▸ Task requirements
Every record below should be written out exactly; pictures stay out.

▸ Data entries

######

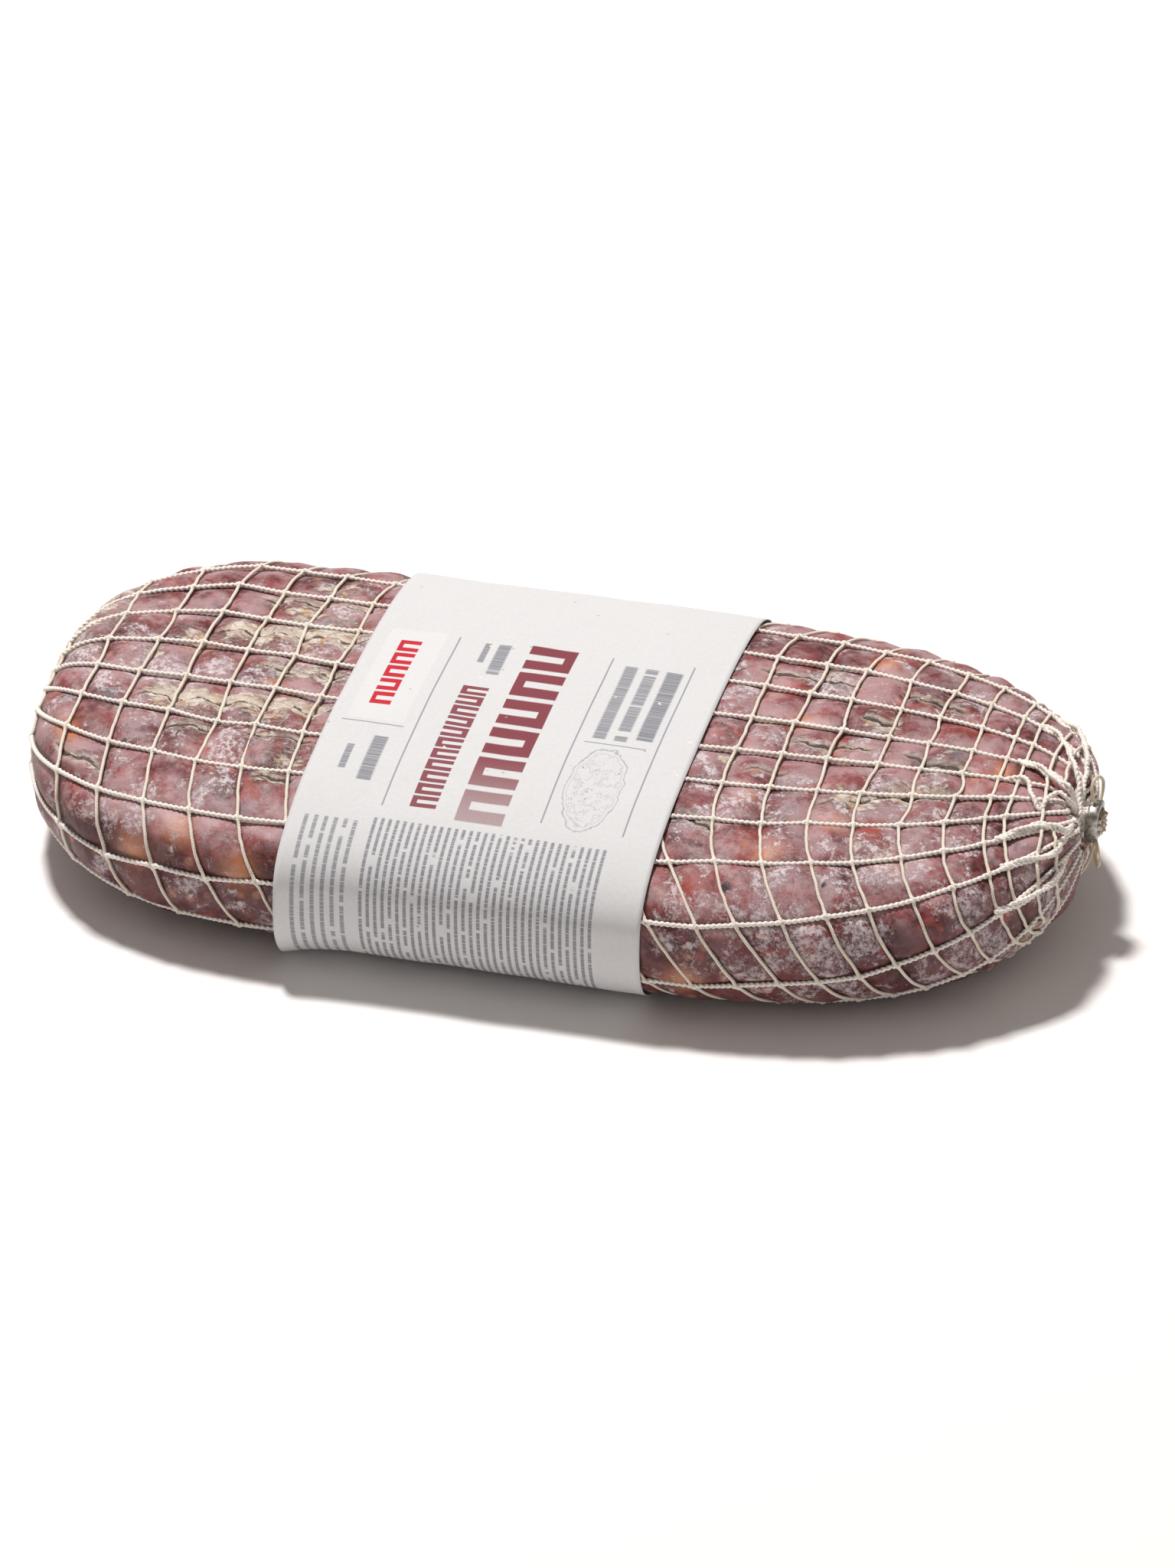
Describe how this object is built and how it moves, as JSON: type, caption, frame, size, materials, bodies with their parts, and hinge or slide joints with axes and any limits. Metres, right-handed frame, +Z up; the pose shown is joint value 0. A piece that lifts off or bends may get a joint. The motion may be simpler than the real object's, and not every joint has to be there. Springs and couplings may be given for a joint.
{
  "type": "pressed salami",
  "caption": "Flattened whole salami in its casing, held in a square-mesh knitted net clipped at both ends, with a wide paper band round its middle",
  "frame": {"origin": "centre of the footprint, on the surface the salami rests on", "axes": "+X along the salami towards the clipped nose with the loose loops, +Y across it, +Z up"},
  "size_m": [0.3346, 0.1782, 0.0571],
  "materials": {
    "salami": "dry casing over coarse red meat and fat, with a white mould bloom",
    "net_yarn": "unbleached knitted cotton and polyester yarn",
    "paper": "uncoated off-white paper with fine flecks, printed in grey and burgundy",
    "casing": "gathered dry natural casing",
    "clip_metal": "dull crimped wire"
  },
  "bodies": {
    "root": {"salami": "salami", "paper_band": "paper", "front_tail": "casing", "rear_tail": "casing", "front_clip": "clip_metal", "rear_clip": "clip_metal", "net_strand_01": "net_yarn", "net_strand_02": "net_yarn", "net_strand_03": "net_yarn", "net_strand_04": "net_yarn", "net_strand_05": "net_yarn", "net_strand_06": "net_yarn", "net_strand_07": "net_yarn", "net_strand_08": "net_yarn", "net_strand_09": "net_yarn", "net_strand_10": "net_yarn", "net_strand_11": "net_yarn", "net_strand_12": "net_yarn", "net_strand_13": "net_yarn", "net_strand_14": "net_yarn", "net_strand_15": "net_yarn", "net_strand_16": "net_yarn", "net_strand_17": "net_yarn", "net_strand_18": "net_yarn", "net_strand_19": "net_yarn", "net_strand_20": "net_yarn", "net_hoop_01": "net_yarn", "net_hoop_02": "net_yarn", "net_hoop_03": "net_yarn", "net_hoop_04": "net_yarn", "net_hoop_05": "net_yarn", "net_hoop_06": "net_yarn", "net_hoop_07": "net_yarn", "net_hoop_08": "net_yarn", "net_hoop_09": "net_yarn", "net_hoop_10": "net_yarn", "net_hoop_11": "net_yarn", "net_hoop_12": "net_yarn", "net_hoop_13": "net_yarn", "net_hoop_14": "net_yarn", "net_hoop_15": "net_yarn", "net_hoop_16": "net_yarn", "net_hoop_17": "net_yarn", "net_hoop_18": "net_yarn", "net_hoop_19": "net_yarn", "net_hoop_20": "net_yarn", "net_hoop_21": "net_yarn", "net_hoop_22": "net_yarn", "net_hoop_23": "net_yarn", "thread_loop_01": "net_yarn", "thread_loop_02": "net_yarn", "thread_loop_03": "net_yarn"}
  },
  "joints": []
}
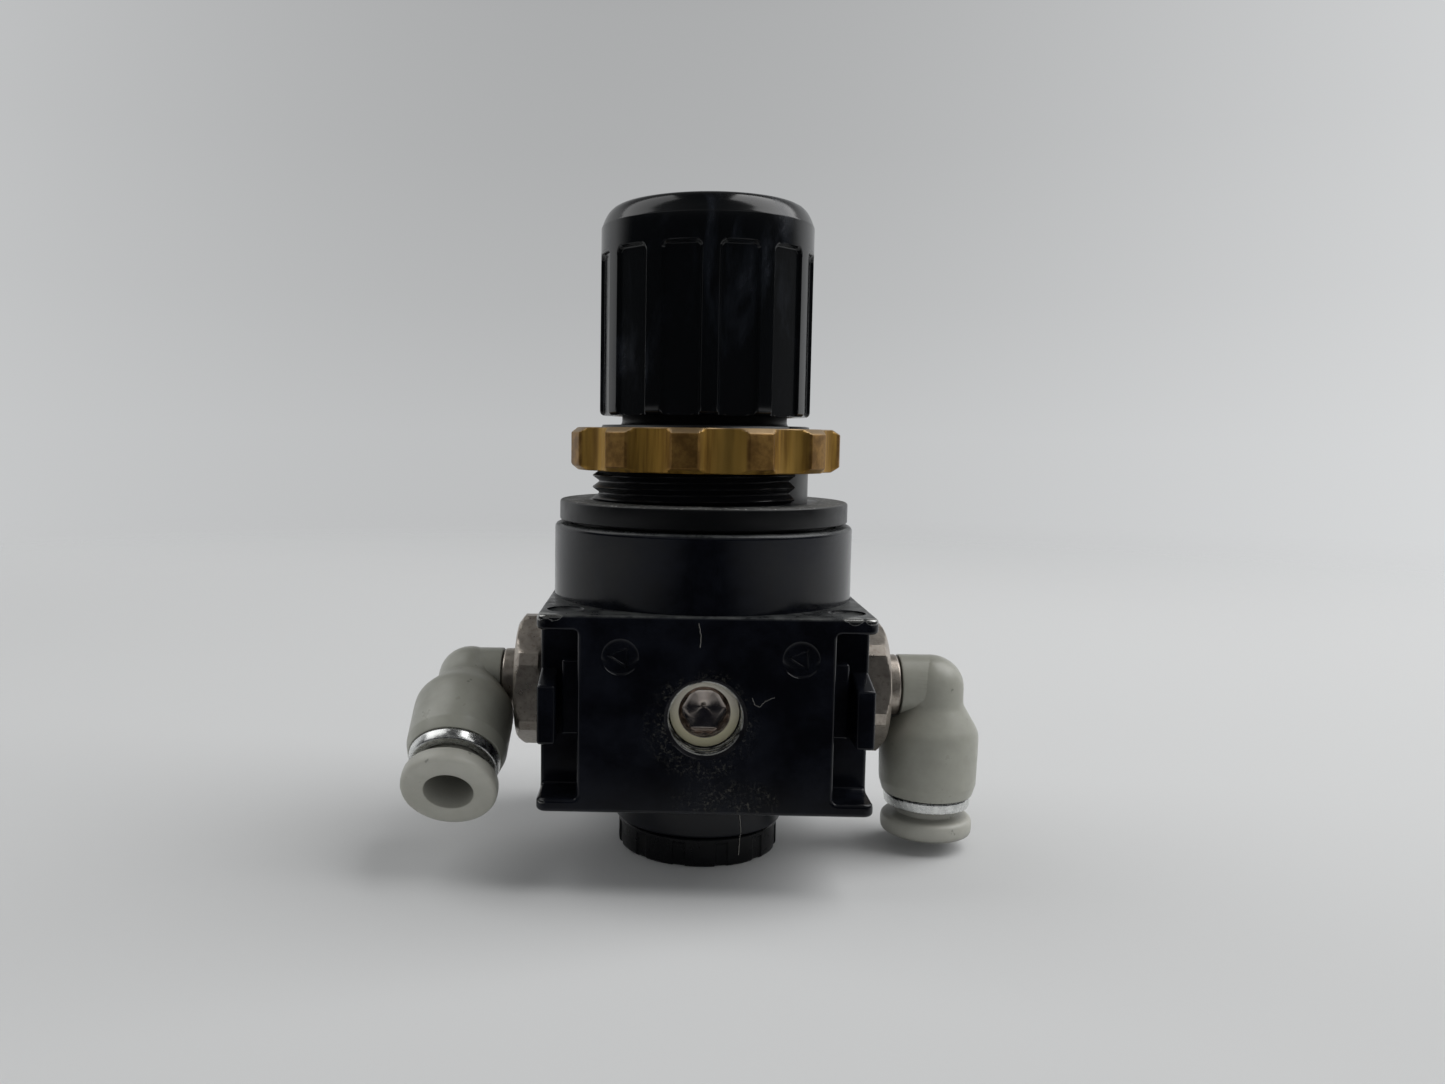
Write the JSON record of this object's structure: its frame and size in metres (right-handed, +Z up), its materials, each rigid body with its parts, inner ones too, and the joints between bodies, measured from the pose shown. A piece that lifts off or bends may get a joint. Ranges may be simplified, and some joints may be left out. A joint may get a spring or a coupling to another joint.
{
  "type": "air pressure regulator",
  "caption": "Panel-mount air pressure regulator: square ported body, knob-adjusted spring and diaphragm inside, brass panel nut, elbow push-in fittings on both sides.",
  "frame": {"origin": "centre of the bottom cap's underside, on the knob axis", "axes": "+Z up along the knob axis, -Y towards the front gauge port, -X towards the outlet fitting, +X towards the inlet fitting"},
  "size_m": [0.075, 0.0406, 0.0844],
  "materials": {
    "body_paint": "satin black enamel on die-cast metal, worn bright at the top corners",
    "bonnet_resin": "satin black moulded resin with a light film of dust",
    "knob_resin": "glossy black moulded resin",
    "cap_resin": "satin black moulded resin",
    "nut_brass": "machined yellow brass, streaked",
    "inner_brass": "turned brass",
    "nickel": "nickel-plated brass, satin",
    "guide_chrome": "polished plated ring",
    "spring_steel": "drawn spring steel",
    "spindle_steel": "turned plated steel",
    "zinc_parts": "die-cast plate and nut, satin",
    "elbow_resin": "warm light grey moulded resin",
    "button_resin": "light grey moulded resin",
    "rubber": "black nitrile rubber"
  },
  "bodies": {
    "regulator_body": {"body": "body_paint", "valve_seat": "inner_brass", "bottom_cap": "cap_resin", "bottom_cap_seal": "rubber", "bonnet": "bonnet_resin", "knob_retaining_ring": "spring_steel", "thrust_washer": "inner_brass", "front_plug": "nickel", "rear_plug": "nickel", "left_stud": "nickel", "left_stud_seal": "rubber", "left_swivel_seal": "rubber", "right_stud": "nickel", "right_stud_seal": "rubber", "right_swivel_seal": "rubber", "main_spring": "spring_steel", "valve_spring": "spring_steel", "diaphragm": "rubber"},
    "spindle": {"adjusting_spindle": "spindle_steel"},
    "knob": {"knob": "knob_resin"},
    "spring_nut": {"spring_nut": "zinc_parts"},
    "pressure_plate": {"diaphragm_plate": "zinc_parts", "relief_hub": "inner_brass"},
    "supply_valve": {"valve_poppet": "inner_brass", "valve_seal": "rubber"},
    "panel_nut": {"panel_nut": "nut_brass"},
    "left_elbow": {"left_elbow": "elbow_resin", "left_tube_seal": "rubber", "left_collet": "spring_steel", "left_guide_ring": "guide_chrome"},
    "left_release": {"left_release_ring": "button_resin"},
    "right_elbow": {"right_elbow": "elbow_resin", "right_tube_seal": "rubber", "right_collet": "spring_steel", "right_guide_ring": "guide_chrome"},
    "right_release": {"right_release_ring": "button_resin"}
  },
  "joints": [
    {"name": "spindle_turn", "type": "hinge", "parent": "regulator_body", "child": "spindle", "pos_m": [0, 0, 0.0648], "axis": [0, 0, -1], "range_deg": [0, 2160]},
    {"name": "knob_pull", "type": "slide", "parent": "spindle", "child": "knob", "axis": [0, 0, 1], "range_m": [0, 0.0025]},
    {"name": "spring_nut_travel", "type": "slide", "parent": "regulator_body", "child": "spring_nut", "axis": [0, 0, -1], "range_m": [0, 0.0075], "deforming": ["main_spring"]},
    {"name": "diaphragm_stroke", "type": "slide", "parent": "regulator_body", "child": "pressure_plate", "axis": [0, 0, -1], "range_m": [0, 0.0008], "stiffness_N_per_m": 300, "springref_m": -0.0005, "deforming": ["diaphragm", "main_spring"]},
    {"name": "valve_stroke", "type": "slide", "parent": "regulator_body", "child": "supply_valve", "axis": [0, 0, -1], "range_m": [0, 0.0008], "deforming": ["valve_spring"]},
    {"name": "panel_nut_turn", "type": "hinge", "parent": "regulator_body", "child": "panel_nut", "pos_m": [0, 0, 0.0531], "axis": [0, 0, 1], "continuous": true},
    {"name": "left_swivel", "type": "hinge", "parent": "regulator_body", "child": "left_elbow", "pos_m": [-0.027, 0, 0.02185], "axis": [1, 0, 0], "continuous": true},
    {"name": "left_release_press", "type": "slide", "parent": "left_elbow", "child": "left_release", "axis": [0, 0.848, 0.5299], "range_m": [0, 0.0008], "stiffness_N_per_m": 200, "springref_m": -0.0005},
    {"name": "right_swivel", "type": "hinge", "parent": "regulator_body", "child": "right_elbow", "pos_m": [0.027, 0, 0.02185], "axis": [1, 0, 0], "continuous": true},
    {"name": "right_release_press", "type": "slide", "parent": "right_elbow", "child": "right_release", "axis": [0, 0, 1], "range_m": [0, 0.0008], "stiffness_N_per_m": 200, "springref_m": -0.0005}
  ],
  "couplings": [
    {"joint": "spring_nut_travel", "follows": "spindle_turn", "m_per_rad": 0.00019894},
    {"joint": "valve_stroke", "follows": "diaphragm_stroke", "ratio": 1}
  ]
}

######

▸ The response
Describe how this object is built and how it moves, as JSON: type, caption, frame, size, materials, bodies with their parts, and hinge or slide joints with axes and any limits. Metres, right-handed frame, +Z up; the pose shown is joint value 0. A piece that lifts off or bends may get a joint. The motion may be simpler than the real object's, and not every joint has to be there. Springs and couplings may be given for a joint.
{
  "type": "pressed salami",
  "caption": "Flattened whole salami in its casing, held in a square-mesh knitted net clipped at both ends, with a wide paper band round its middle",
  "frame": {"origin": "centre of the footprint, on the surface the salami rests on", "axes": "+X along the salami towards the clipped nose with the loose loops, +Y across it, +Z up"},
  "size_m": [0.3346, 0.1782, 0.0571],
  "materials": {
    "salami": "dry casing over coarse red meat and fat, with a white mould bloom",
    "net_yarn": "unbleached knitted cotton and polyester yarn",
    "paper": "uncoated off-white paper with fine flecks, printed in grey and burgundy",
    "casing": "gathered dry natural casing",
    "clip_metal": "dull crimped wire"
  },
  "bodies": {
    "root": {"salami": "salami", "paper_band": "paper", "front_tail": "casing", "rear_tail": "casing", "front_clip": "clip_metal", "rear_clip": "clip_metal", "net_strand_01": "net_yarn", "net_strand_02": "net_yarn", "net_strand_03": "net_yarn", "net_strand_04": "net_yarn", "net_strand_05": "net_yarn", "net_strand_06": "net_yarn", "net_strand_07": "net_yarn", "net_strand_08": "net_yarn", "net_strand_09": "net_yarn", "net_strand_10": "net_yarn", "net_strand_11": "net_yarn", "net_strand_12": "net_yarn", "net_strand_13": "net_yarn", "net_strand_14": "net_yarn", "net_strand_15": "net_yarn", "net_strand_16": "net_yarn", "net_strand_17": "net_yarn", "net_strand_18": "net_yarn", "net_strand_19": "net_yarn", "net_strand_20": "net_yarn", "net_hoop_01": "net_yarn", "net_hoop_02": "net_yarn", "net_hoop_03": "net_yarn", "net_hoop_04": "net_yarn", "net_hoop_05": "net_yarn", "net_hoop_06": "net_yarn", "net_hoop_07": "net_yarn", "net_hoop_08": "net_yarn", "net_hoop_09": "net_yarn", "net_hoop_10": "net_yarn", "net_hoop_11": "net_yarn", "net_hoop_12": "net_yarn", "net_hoop_13": "net_yarn", "net_hoop_14": "net_yarn", "net_hoop_15": "net_yarn", "net_hoop_16": "net_yarn", "net_hoop_17": "net_yarn", "net_hoop_18": "net_yarn", "net_hoop_19": "net_yarn", "net_hoop_20": "net_yarn", "net_hoop_21": "net_yarn", "net_hoop_22": "net_yarn", "net_hoop_23": "net_yarn", "thread_loop_01": "net_yarn", "thread_loop_02": "net_yarn", "thread_loop_03": "net_yarn"}
  },
  "joints": []
}
Write the JSON record of this object's structure: its frame and size in metres (right-handed, +Z up), its materials, each rigid body with its parts, inner ones too, and the joints between bodies, measured from the pose shown. A piece that lifts off or bends may get a joint. Ranges may be simplified, and some joints may be left out. A joint may get a spring or a coupling to another joint.
{
  "type": "air pressure regulator",
  "caption": "Panel-mount air pressure regulator: square ported body, knob-adjusted spring and diaphragm inside, brass panel nut, elbow push-in fittings on both sides.",
  "frame": {"origin": "centre of the bottom cap's underside, on the knob axis", "axes": "+Z up along the knob axis, -Y towards the front gauge port, -X towards the outlet fitting, +X towards the inlet fitting"},
  "size_m": [0.075, 0.0406, 0.0844],
  "materials": {
    "body_paint": "satin black enamel on die-cast metal, worn bright at the top corners",
    "bonnet_resin": "satin black moulded resin with a light film of dust",
    "knob_resin": "glossy black moulded resin",
    "cap_resin": "satin black moulded resin",
    "nut_brass": "machined yellow brass, streaked",
    "inner_brass": "turned brass",
    "nickel": "nickel-plated brass, satin",
    "guide_chrome": "polished plated ring",
    "spring_steel": "drawn spring steel",
    "spindle_steel": "turned plated steel",
    "zinc_parts": "die-cast plate and nut, satin",
    "elbow_resin": "warm light grey moulded resin",
    "button_resin": "light grey moulded resin",
    "rubber": "black nitrile rubber"
  },
  "bodies": {
    "regulator_body": {"body": "body_paint", "valve_seat": "inner_brass", "bottom_cap": "cap_resin", "bottom_cap_seal": "rubber", "bonnet": "bonnet_resin", "knob_retaining_ring": "spring_steel", "thrust_washer": "inner_brass", "front_plug": "nickel", "rear_plug": "nickel", "left_stud": "nickel", "left_stud_seal": "rubber", "left_swivel_seal": "rubber", "right_stud": "nickel", "right_stud_seal": "rubber", "right_swivel_seal": "rubber", "main_spring": "spring_steel", "valve_spring": "spring_steel", "diaphragm": "rubber"},
    "spindle": {"adjusting_spindle": "spindle_steel"},
    "knob": {"knob": "knob_resin"},
    "spring_nut": {"spring_nut": "zinc_parts"},
    "pressure_plate": {"diaphragm_plate": "zinc_parts", "relief_hub": "inner_brass"},
    "supply_valve": {"valve_poppet": "inner_brass", "valve_seal": "rubber"},
    "panel_nut": {"panel_nut": "nut_brass"},
    "left_elbow": {"left_elbow": "elbow_resin", "left_tube_seal": "rubber", "left_collet": "spring_steel", "left_guide_ring": "guide_chrome"},
    "left_release": {"left_release_ring": "button_resin"},
    "right_elbow": {"right_elbow": "elbow_resin", "right_tube_seal": "rubber", "right_collet": "spring_steel", "right_guide_ring": "guide_chrome"},
    "right_release": {"right_release_ring": "button_resin"}
  },
  "joints": [
    {"name": "spindle_turn", "type": "hinge", "parent": "regulator_body", "child": "spindle", "pos_m": [0, 0, 0.0648], "axis": [0, 0, -1], "range_deg": [0, 2160]},
    {"name": "knob_pull", "type": "slide", "parent": "spindle", "child": "knob", "axis": [0, 0, 1], "range_m": [0, 0.0025]},
    {"name": "spring_nut_travel", "type": "slide", "parent": "regulator_body", "child": "spring_nut", "axis": [0, 0, -1], "range_m": [0, 0.0075], "deforming": ["main_spring"]},
    {"name": "diaphragm_stroke", "type": "slide", "parent": "regulator_body", "child": "pressure_plate", "axis": [0, 0, -1], "range_m": [0, 0.0008], "stiffness_N_per_m": 300, "springref_m": -0.0005, "deforming": ["diaphragm", "main_spring"]},
    {"name": "valve_stroke", "type": "slide", "parent": "regulator_body", "child": "supply_valve", "axis": [0, 0, -1], "range_m": [0, 0.0008], "deforming": ["valve_spring"]},
    {"name": "panel_nut_turn", "type": "hinge", "parent": "regulator_body", "child": "panel_nut", "pos_m": [0, 0, 0.0531], "axis": [0, 0, 1], "continuous": true},
    {"name": "left_swivel", "type": "hinge", "parent": "regulator_body", "child": "left_elbow", "pos_m": [-0.027, 0, 0.02185], "axis": [1, 0, 0], "continuous": true},
    {"name": "left_release_press", "type": "slide", "parent": "left_elbow", "child": "left_release", "axis": [0, 0.848, 0.5299], "range_m": [0, 0.0008], "stiffness_N_per_m": 200, "springref_m": -0.0005},
    {"name": "right_swivel", "type": "hinge", "parent": "regulator_body", "child": "right_elbow", "pos_m": [0.027, 0, 0.02185], "axis": [1, 0, 0], "continuous": true},
    {"name": "right_release_press", "type": "slide", "parent": "right_elbow", "child": "right_release", "axis": [0, 0, 1], "range_m": [0, 0.0008], "stiffness_N_per_m": 200, "springref_m": -0.0005}
  ],
  "couplings": [
    {"joint": "spring_nut_travel", "follows": "spindle_turn", "m_per_rad": 0.00019894},
    {"joint": "valve_stroke", "follows": "diaphragm_stroke", "ratio": 1}
  ]
}